I think that there is no age too young to start piano, in the sense that alphabet training, and “This Little Piggy” are appropriate for any age, and represent the beginnings of reading and math.

But the approach must be completely different, and with completely different expectations.

If you teach a three year old and have even five year old expectations, you are in for a rude awakening. True, there are amazing talents even at three, but 99.9999999999% of three year olds are very delicate creatures.

Examine first your motives. If you want the child to be a concert pianist, you are close to engaging in child abuse, for the life of a musician is slavery, and it is unthinkable to condemn a child to that without their mature assent.
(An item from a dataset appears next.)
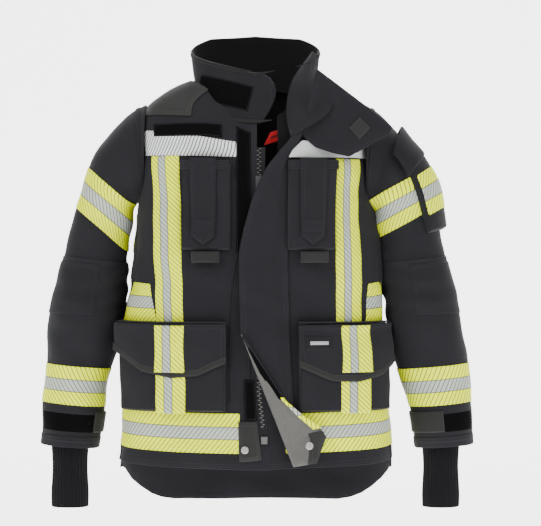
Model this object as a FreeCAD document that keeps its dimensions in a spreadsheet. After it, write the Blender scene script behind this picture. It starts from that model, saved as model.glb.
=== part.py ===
import FreeCAD, Part
import math
import os
import Sketcher
from FreeCAD import Placement, Rotation, Vector

# Turnout coat. Millimetres, +Z up, front of the coat faces -Y, wearer's left is +X.
# The origin is the centre of the neck opening at the height of the back collar seam.

doc = FreeCAD.newDocument("TurnoutCoat")

# ---------------------------------------------------------------- driving sizes

SIZES = {
    # cloth layers, as stand-off from the outer face of the shell
    "liner_in": -6.5, "liner_out": -2.6, "shell_in": -2, "shell_out": 0,
    "skin_in": 0.6, "skin_out": 1.6, "pocket_in": 2.2, "cavity_in": 4.2,
    "cavity_out": 16, "pocket_out": 18, "flap_in": 20, "flap_out": 22,
    "flap_skin_in": 22.6, "flap_skin_out": 23.6, "pocket_skin_in": 18.5,
    "pocket_skin_out": 19.4, "tab_in": 3.5, "tab_out": 6,
    # holes cut through the layers for neck and arms
    "neck_wide": 124, "neck_deep": 103, "neck_reach": 260, "armhole_high": 119,
    "armhole_deep": 85, "armhole_out": 192, "armhole_z": -153, "armhole_reach": 200,
    # how far a cutting window reaches past the coat, and its top
    "reach": 300, "window_top": 60,
    # front face: a flat plane that leans out towards the hem
    "front_depth": 123.3, "front_slope": 0.04265, "front_lean": 2.442,
    "seam_gap": 1, "front_hem": -743, "liner_hem": -728, "liner_gap": 56,
    # front closure
    "zip_line": 8, "zip_half_gap": 5, "zip_top": -128, "zip_bottom": -690,
    "tooth_wide": 7, "tooth_start": 22, "tooth_back": 2.6,
    "zip_edge_gap": 1, "zip_edge_wide": 10, "zip_tape_thick": 1,
    "box_wide": 12, "box_tall": 14, "box_deep": 4,
    "slider_wide": 13, "slider_tall": 24, "slider_deep": 5, "slider_height": -196,
    "slider_stand": 2.6, "bridge_wide": 4, "bridge_tall": 14, "bridge_deep": 0.4,
    "pull_wide": 9, "pull_tall": 34, "pull_deep": 1.4, "pull_stand": 8.4,
    "pull_height": -201, "pull_hole": 5, "pull_hole_from": 22, "pull_hole_to": 30,
    # fastener strips beside the zip
    "strip_edge": -8, "strip_thick": 1.5, "upper_strip_far": -36, "upper_strip_from": -330,
    "upper_strip_to": -90, "lower_strip_far": -22, "lower_strip_from": -648,
    "lower_strip_to": -576, "hem_patch_far": -34, "hem_patch_from": -732,
    "hem_patch_to": -652, "stud_x": -19, "stud_up": -709, "socket_x": 104,
    "socket_up": -700, "socket_gap": 0.4,
    "cover_stand": 12, "cover_thick": 2.5, "corner_stand": 16.5, "corner_thick": 2.5,
    "corner_strip_stand": 19.3, "corner_strip_thick": 1.5,
    "snap_radius": 7, "snap_deep": 3.5, "snap_edge": 1,
    # collar
    "collar_lean": 24, "base_wide": 108, "base_deep": 96, "base_y": -20,
    "base_z": -40, "top_wide": 128, "top_deep": 98, "top_y": -8, "top_z": 44,
    "tool_y": -24, "tool_z": -78, "collar_wall": 2.4, "collar_skin": 0.6,
    "hook_out": 2.2,
    "collar_slit_from": 38, "collar_slit_wide": 34,
    "collar_end_y": -130.5, "collar_end_thick": 3.5,
    "tab_y": -138.5, "tab_thick": 4, "tab_patch_gap": 0.5, "tab_patch_thick": 1.5,
    "loop_bar": 3, "loop_reach": 12, "loop_half": 32, "loop_y": 57, "loop_height": 14,
    "loop_tall": 8, "loop_thick": 2,
    "label_y": 56, "label_z": -22, "label_wide": 42, "label_tall": 26, "label_thick": 1,
    # tapes
    "tape_wide": 75, "chest_tape_from": -152, "chest_tape_to": -124,
    "chest_tape_right": -38, "chest_tape_left": 66, "chest_tape_far": 204,
    "hem_tape_from": -714, "hem_tape_right": -10, "hem_tape_left": 62,
    "back_tape_from": -330, "side_tape_from": -468, "side_tape_to": -386,
    "side_tape_right": -198, "side_tape_left": 218, "name_far": -192, "name_near": -64,
    "name_from": -122, "name_to": -100, "pad_near": 96, "pad_far": 214, "pad_foot": -64,
    # braces: upper run on the shell, lower run on the pocket
    "brace_from": -466, "brace_to": -156, "brace_pocket_to": -570,
    "brace_right_far": -196, "brace_right_near": -142,
    "brace_left_near": 156, "brace_left_far": 208,
    "brace_low_right_far": -186, "brace_low_right_near": -136,
    "brace_low_left_near": 162, "brace_low_left_far": 210,
    # sleeves
    "notch_angle": 46, "notch_y": -48, "notch_size": 120,
    "arm_tape_turn_right": 40, "arm_tape_turn_left": 29, "fore_tape_turn": 5,
    "cuff_strip_from": -686, "cuff_strip_tall": 42, "cuff_tab_from": -684,
    "cuff_tab_tall": 44,
    "wrist_out": 368, "wrist_wide": 37, "wrist_deep": 30, "wrist_foot": -833,
    "wrist_top": -672, "wrist_wall": 2.5,
    # pocket on the left upper arm: its slope, then the place of each box out from
    # and along the sleeve, and the box sizes
    "bag_turn": 21, "bag_out": 231, "bag_along": 318.5, "bag_wide": 62, "bag_deep": 110,
    "bag_tall": 113, "hollow_out": 225, "hollow_along": 311.5, "hollow_wide": 70,
    "hollow_deep": 106, "hollow_tall": 123, "lid_out": 265.3, "lid_along": 276, "lid_wide": 2,
    "lid_deep": 118, "lid_tall": 72,
}

# station: half width, height, rise of an outer layer, own half depth (0: front plane)
TORSO = {
    "foot": (274, -850, 0, 0), "hem": (268, -743, 0, 0), "waist": (246, -420, 0, 0),
    "ribs": (238, -300, 0, 0), "chest": (225, -110, 0, 0),
    "shoulder": (215, -38, 0.8, 84), "neck": (94, 14, 1, 73),
}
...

If, however, your motivation is to simply awaken music within the child by means of the piano, you have selected an easily attainable goal. Let the child’s reaction guide you as to how much further to go past awakening a sense of enjoyment.

FINGERING

Pretend it doesn’t exist. The index finger is fine.

RHYTHM

It exists in the simplest form: you produce it, and they feel it. Don’t expect a three year old to understand it the way even a six year old does.

CHORDS

They exist mostly if YOU play them, but you can try to introduce two note chords, just to get them to use two fingers, and to plan for the future. Don’t expect much on their part, but they usually can participate in ear training: is it happy or sad?

BLACK KEYS

They don’t exist at first. Later they might, but they confuse the very young, who can’t understand an extra set of keys on another plane. Stick with white piano keys at first.

COUNTING

Easy and natural to do, just don’t make it complex.

HAND POSITION

It doesn’t exist. You can play an exploratory game with a quarter on the back of their hand, but you’ll be lucky to get them playing with two index fingers, much less a flat hand position. It is meaningless to a child.

SITTING PROPERLY

It’s irrelevant unless they’re not even on the bench. Avoid bringing up issues they can barely control.

PRACTICING

Are you kidding? Find a song they LOVE and see if you can interest them in it. Insist on nothing, expect nothing, and you may be pleasantly surprised.

ATTENTION SPAN

Five minutes may be a maximum. You have been warned. When the child says the lesson is over, specifically or implicitly, the lesson is over. Period. Most kids are happy with maybe ten minutes, and very few regularly want twenty-odd minutes. When the moment has passed, it has passed. Your job is to make sure they want another five minutes.

PLAYING WITH BOTH HANDS

Coordination of the brain hemispheres comes much later, but you can try. Children vary wildly in this development, and there is no one rule. I’ve seen 12 year olds who still have issues with it, so be very careful not to frustrate the child. In general, though, very young children have extreme difficulty with anything approaching two-hand coordination in the pianistic sense.

In conclusion, keep it fun, forget pace and curriculum and instead try to find some element that amuses and fascinates them, and then elaborate upon that.

The younger the child, the more you must make a piano lesson seem not a chore.

Think of the piano as this big furry animal, and you have to get the child to like it and want to interact with it again and again.

You can only win the battle of the piano over the long term.

And the battle can be lost forever in a single moment of impatience, anger or guilt.